DIRECTIONS FOR THIS TASK — Please output the lines shown below exactly as they appear.

INFORMATION SHOWN —

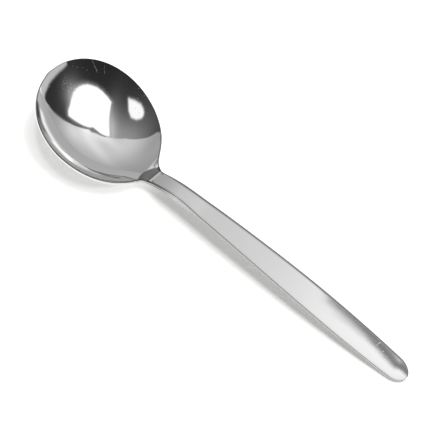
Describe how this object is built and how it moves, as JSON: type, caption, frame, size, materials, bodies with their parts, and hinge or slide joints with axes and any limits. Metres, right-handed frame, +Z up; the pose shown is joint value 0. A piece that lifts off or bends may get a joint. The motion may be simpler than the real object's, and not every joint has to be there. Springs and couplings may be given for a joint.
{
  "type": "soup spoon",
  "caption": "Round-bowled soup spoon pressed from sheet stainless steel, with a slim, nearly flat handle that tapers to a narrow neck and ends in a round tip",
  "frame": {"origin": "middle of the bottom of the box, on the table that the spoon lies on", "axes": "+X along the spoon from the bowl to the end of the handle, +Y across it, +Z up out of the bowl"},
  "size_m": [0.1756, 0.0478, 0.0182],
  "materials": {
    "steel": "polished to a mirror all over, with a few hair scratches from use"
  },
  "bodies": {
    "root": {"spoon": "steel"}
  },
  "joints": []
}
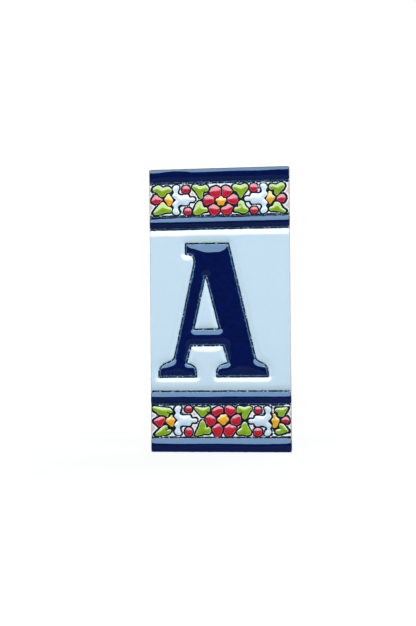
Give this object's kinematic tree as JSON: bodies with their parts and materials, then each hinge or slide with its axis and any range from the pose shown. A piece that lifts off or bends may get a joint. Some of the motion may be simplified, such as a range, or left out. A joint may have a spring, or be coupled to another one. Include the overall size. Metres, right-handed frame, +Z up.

RESPONSE BELOW —
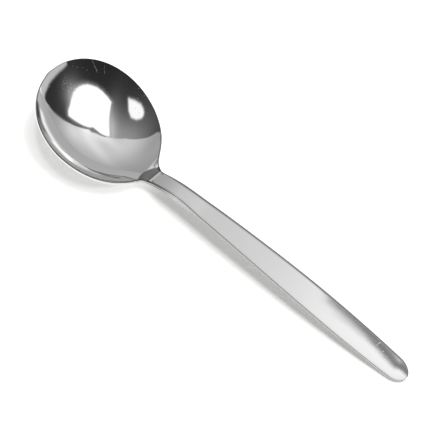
Describe how this object is built and how it moves, as JSON: type, caption, frame, size, materials, bodies with their parts, and hinge or slide joints with axes and any limits. Metres, right-handed frame, +Z up; the pose shown is joint value 0. A piece that lifts off or bends may get a joint. The motion may be simpler than the real object's, and not every joint has to be there. Springs and couplings may be given for a joint.
{
  "type": "soup spoon",
  "caption": "Round-bowled soup spoon pressed from sheet stainless steel, with a slim, nearly flat handle that tapers to a narrow neck and ends in a round tip",
  "frame": {"origin": "middle of the bottom of the box, on the table that the spoon lies on", "axes": "+X along the spoon from the bowl to the end of the handle, +Y across it, +Z up out of the bowl"},
  "size_m": [0.1756, 0.0478, 0.0182],
  "materials": {
    "steel": "polished to a mirror all over, with a few hair scratches from use"
  },
  "bodies": {
    "root": {"spoon": "steel"}
  },
  "joints": []
}
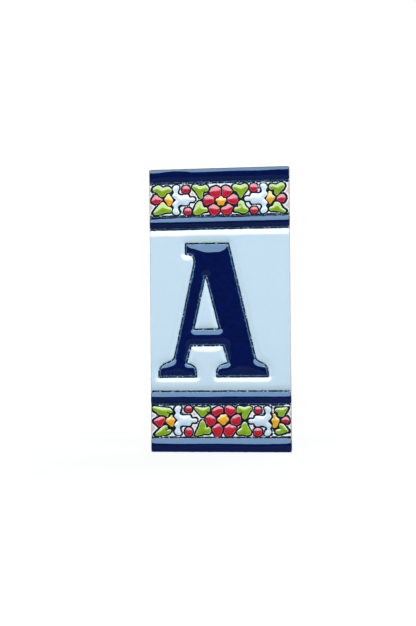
Give this object's kinematic tree as JSON: bodies with their parts and materials, then each hinge or slide with its axis and any range from the pose shown. A piece that lifts off or bends may get a joint. Some of the motion may be simplified, such as a range, or left out. A joint may have a spring, or be coupled to another one. Include the overall size. Metres, right-handed frame, +Z up.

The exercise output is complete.